** Start of Recorded data **
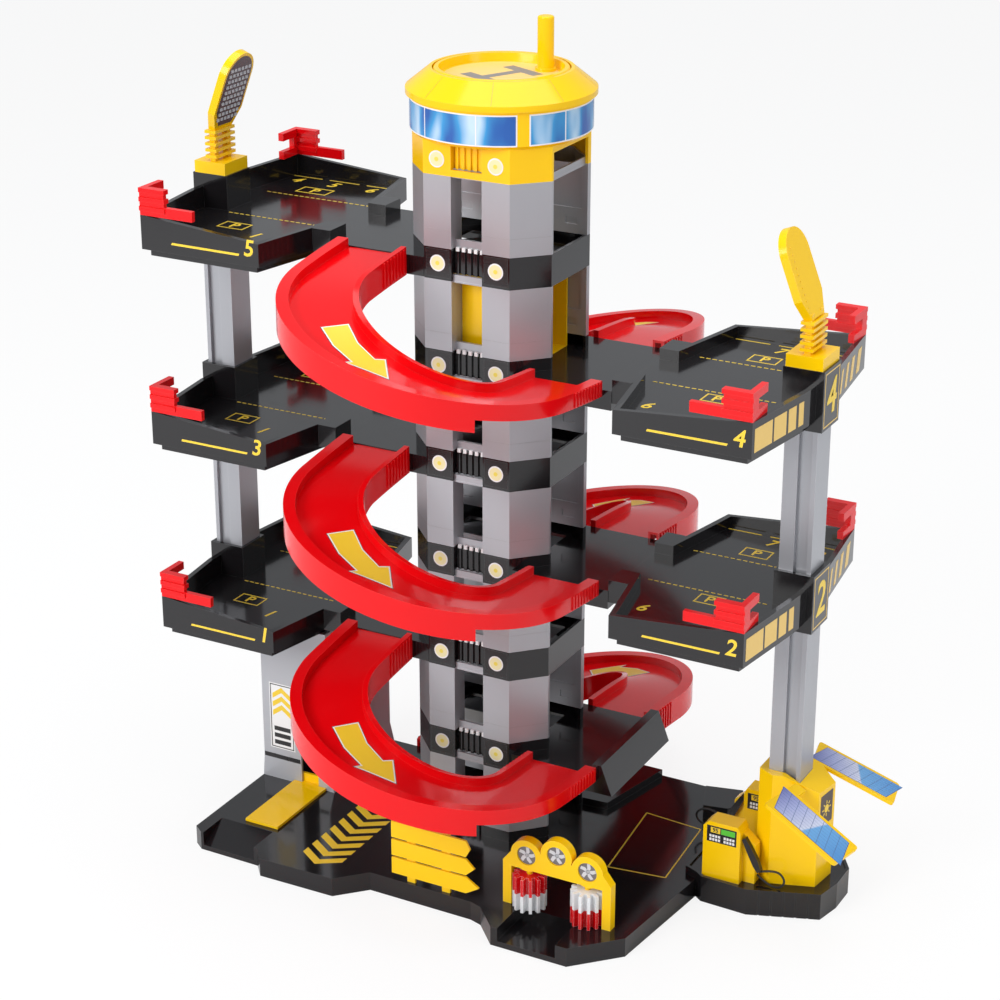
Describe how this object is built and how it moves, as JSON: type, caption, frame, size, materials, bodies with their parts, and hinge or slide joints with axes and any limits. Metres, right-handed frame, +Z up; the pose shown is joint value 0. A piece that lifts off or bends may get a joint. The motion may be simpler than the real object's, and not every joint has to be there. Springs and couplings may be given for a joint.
{
  "type": "toy parking garage",
  "caption": "Toy parking garage with an octagonal lift tower, a winding crank on the roof, side platforms on columns and U-shaped ramps.",
  "frame": {"origin": "underside of the lift pit, on the tower axis, in the plane that the base stands on", "axes": "+Z up along the tower, +X towards the pump island and the right-hand platforms, +Y to the back"},
  "size_m": [0.7437, 0.5502, 0.8351],
  "materials": {
    "silver_plastic": "metallic grey moulded plastic",
    "grey_plastic": "grey moulded plastic",
    "black_plastic": "glossy black moulded plastic",
    "red_plastic": "glossy red moulded plastic",
    "yellow_plastic": "glossy yellow moulded plastic",
    "white_plastic": "white moulded plastic",
    "black_rubber": "soft black tube"
  },
  "bodies": {
    "garage": {"base_deck": "black_plastic", "bumpers_1": "red_plastic", "bumpers_2": "red_plastic", "bumpers_3": "red_plastic", "bumpers_4": "red_plastic", "bumpers_5": "red_plastic", "collar": "yellow_plastic", "column_left_lower": "silver_plastic", "column_left_upper": "silver_plastic", "column_right_lower": "silver_plastic", "column_right_upper": "silver_plastic", "direction_sign": "yellow_plastic", "floor_0": "black_plastic", "floor_1": "black_plastic", "floor_2": "black_plastic", "floor_3": "black_plastic", "floor_4": "black_plastic", "floor_5": "black_plastic", "hose_1": "black_rubber", "hose_2": "black_rubber", "mast_left": "yellow_plastic", "mast_right": "yellow_plastic", "nozzle_1": "black_plastic", "nozzle_2": "black_plastic", "panel_front": "yellow_plastic", "panel_rear": "yellow_plastic", "platform_1": "black_plastic", "platform_2": "black_plastic", "platform_3": "black_plastic", "platform_4": "black_plastic", "platform_5": "black_plastic", "pump_1": "yellow_plastic", "pump_2": "yellow_plastic", "pump_island": "black_plastic", "ramp_front_1": "red_plastic", "ramp_front_2": "red_plastic", "ramp_front_3": "red_plastic", "ramp_rear_1": "red_plastic", "ramp_rear_2": "red_plastic", "ramp_rear_3": "red_plastic", "roof": "yellow_plastic", "service_tower": "grey_plastic", "solar_house": "yellow_plastic", "storey_0": "silver_plastic", "storey_1": "silver_plastic", "storey_2": "silver_plastic", "storey_3": "silver_plastic", "storey_4": "silver_plastic", "storey_5": "silver_plastic", "storey_6": "silver_plastic", "wash_arch": "yellow_plastic", "window_ring": "yellow_plastic"},
    "winding_gear": {"crank_handle": "yellow_plastic", "helipad": "yellow_plastic", "winch_spool": "white_plastic"},
    "lift": {"lift_cabin": "yellow_plastic"},
    "service_lift": {"service_plate": "yellow_plastic"},
    "roller_left": {"wash_roller_left": "red_plastic"},
    "roller_right": {"wash_roller_right": "white_plastic"}
  },
  "joints": [
    {"name": "crank_turn", "type": "hinge", "parent": "garage", "child": "winding_gear", "pos_m": [0, 0, 0.77], "axis": [0, 0, 1], "range_deg": [-2291, 458]},
    {"name": "lift_slide", "type": "slide", "parent": "garage", "child": "lift", "axis": [0, 0, 1], "range_m": [-0.5, 0.1]},
    {"name": "roller_left_spin", "type": "hinge", "parent": "garage", "child": "roller_left", "pos_m": [0.1195, -0.165, 0.04], "axis": [0, 0, 1], "continuous": true},
    {"name": "roller_right_spin", "type": "hinge", "parent": "garage", "child": "roller_right", "pos_m": [0.1815, -0.165, 0.04], "axis": [0, 0, 1], "continuous": true},
    {"name": "service_slide", "type": "slide", "parent": "garage", "child": "service_lift", "axis": [0, 0, 1], "range_m": [0, 0.12]}
  ],
  "couplings": [
    {"joint": "lift_slide", "follows": "crank_turn", "m_per_rad": 0.0125}
  ]
}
** End of Recorded data **
• The task:
Restate the data above word for word, please.

• Solution:
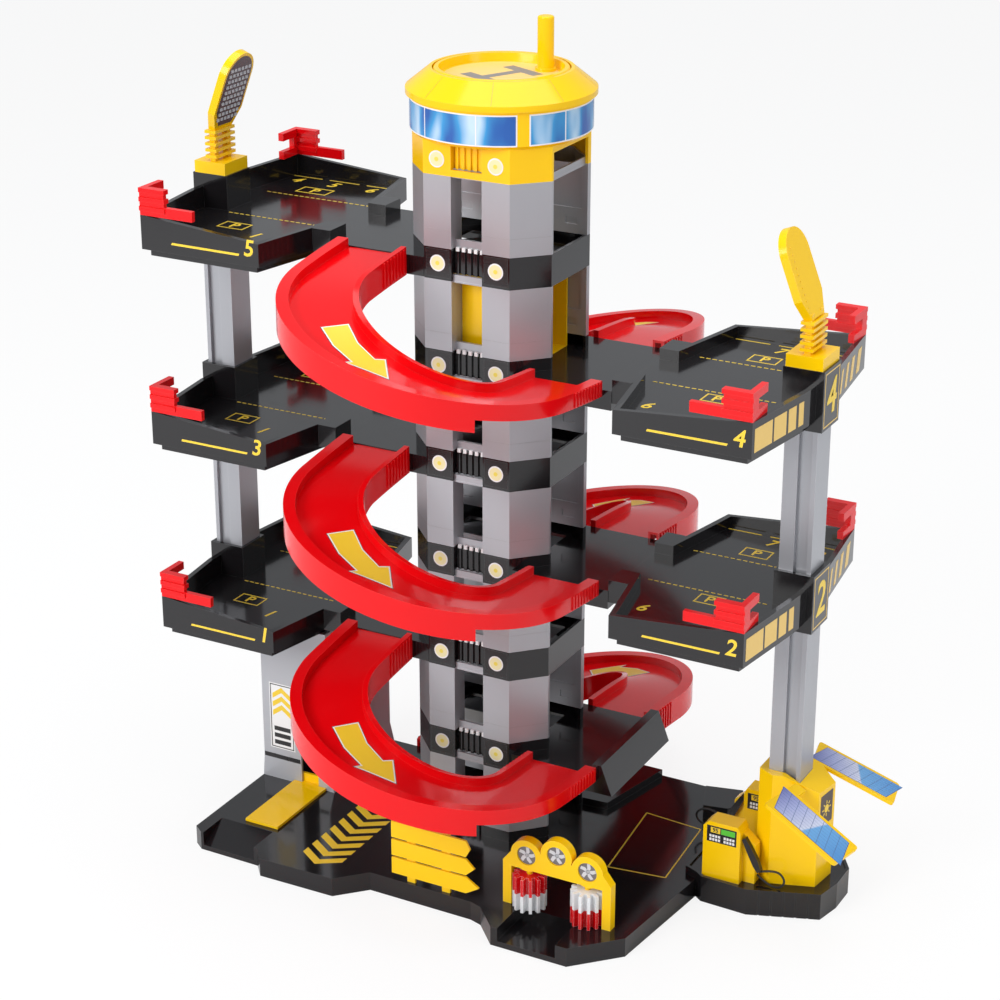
Describe how this object is built and how it moves, as JSON: type, caption, frame, size, materials, bodies with their parts, and hinge or slide joints with axes and any limits. Metres, right-handed frame, +Z up; the pose shown is joint value 0. A piece that lifts off or bends may get a joint. The motion may be simpler than the real object's, and not every joint has to be there. Springs and couplings may be given for a joint.
{
  "type": "toy parking garage",
  "caption": "Toy parking garage with an octagonal lift tower, a winding crank on the roof, side platforms on columns and U-shaped ramps.",
  "frame": {"origin": "underside of the lift pit, on the tower axis, in the plane that the base stands on", "axes": "+Z up along the tower, +X towards the pump island and the right-hand platforms, +Y to the back"},
  "size_m": [0.7437, 0.5502, 0.8351],
  "materials": {
    "silver_plastic": "metallic grey moulded plastic",
    "grey_plastic": "grey moulded plastic",
    "black_plastic": "glossy black moulded plastic",
    "red_plastic": "glossy red moulded plastic",
    "yellow_plastic": "glossy yellow moulded plastic",
    "white_plastic": "white moulded plastic",
    "black_rubber": "soft black tube"
  },
  "bodies": {
    "garage": {"base_deck": "black_plastic", "bumpers_1": "red_plastic", "bumpers_2": "red_plastic", "bumpers_3": "red_plastic", "bumpers_4": "red_plastic", "bumpers_5": "red_plastic", "collar": "yellow_plastic", "column_left_lower": "silver_plastic", "column_left_upper": "silver_plastic", "column_right_lower": "silver_plastic", "column_right_upper": "silver_plastic", "direction_sign": "yellow_plastic", "floor_0": "black_plastic", "floor_1": "black_plastic", "floor_2": "black_plastic", "floor_3": "black_plastic", "floor_4": "black_plastic", "floor_5": "black_plastic", "hose_1": "black_rubber", "hose_2": "black_rubber", "mast_left": "yellow_plastic", "mast_right": "yellow_plastic", "nozzle_1": "black_plastic", "nozzle_2": "black_plastic", "panel_front": "yellow_plastic", "panel_rear": "yellow_plastic", "platform_1": "black_plastic", "platform_2": "black_plastic", "platform_3": "black_plastic", "platform_4": "black_plastic", "platform_5": "black_plastic", "pump_1": "yellow_plastic", "pump_2": "yellow_plastic", "pump_island": "black_plastic", "ramp_front_1": "red_plastic", "ramp_front_2": "red_plastic", "ramp_front_3": "red_plastic", "ramp_rear_1": "red_plastic", "ramp_rear_2": "red_plastic", "ramp_rear_3": "red_plastic", "roof": "yellow_plastic", "service_tower": "grey_plastic", "solar_house": "yellow_plastic", "storey_0": "silver_plastic", "storey_1": "silver_plastic", "storey_2": "silver_plastic", "storey_3": "silver_plastic", "storey_4": "silver_plastic", "storey_5": "silver_plastic", "storey_6": "silver_plastic", "wash_arch": "yellow_plastic", "window_ring": "yellow_plastic"},
    "winding_gear": {"crank_handle": "yellow_plastic", "helipad": "yellow_plastic", "winch_spool": "white_plastic"},
    "lift": {"lift_cabin": "yellow_plastic"},
    "service_lift": {"service_plate": "yellow_plastic"},
    "roller_left": {"wash_roller_left": "red_plastic"},
    "roller_right": {"wash_roller_right": "white_plastic"}
  },
  "joints": [
    {"name": "crank_turn", "type": "hinge", "parent": "garage", "child": "winding_gear", "pos_m": [0, 0, 0.77], "axis": [0, 0, 1], "range_deg": [-2291, 458]},
    {"name": "lift_slide", "type": "slide", "parent": "garage", "child": "lift", "axis": [0, 0, 1], "range_m": [-0.5, 0.1]},
    {"name": "roller_left_spin", "type": "hinge", "parent": "garage", "child": "roller_left", "pos_m": [0.1195, -0.165, 0.04], "axis": [0, 0, 1], "continuous": true},
    {"name": "roller_right_spin", "type": "hinge", "parent": "garage", "child": "roller_right", "pos_m": [0.1815, -0.165, 0.04], "axis": [0, 0, 1], "continuous": true},
    {"name": "service_slide", "type": "slide", "parent": "garage", "child": "service_lift", "axis": [0, 0, 1], "range_m": [0, 0.12]}
  ],
  "couplings": [
    {"joint": "lift_slide", "follows": "crank_turn", "m_per_rad": 0.0125}
  ]
}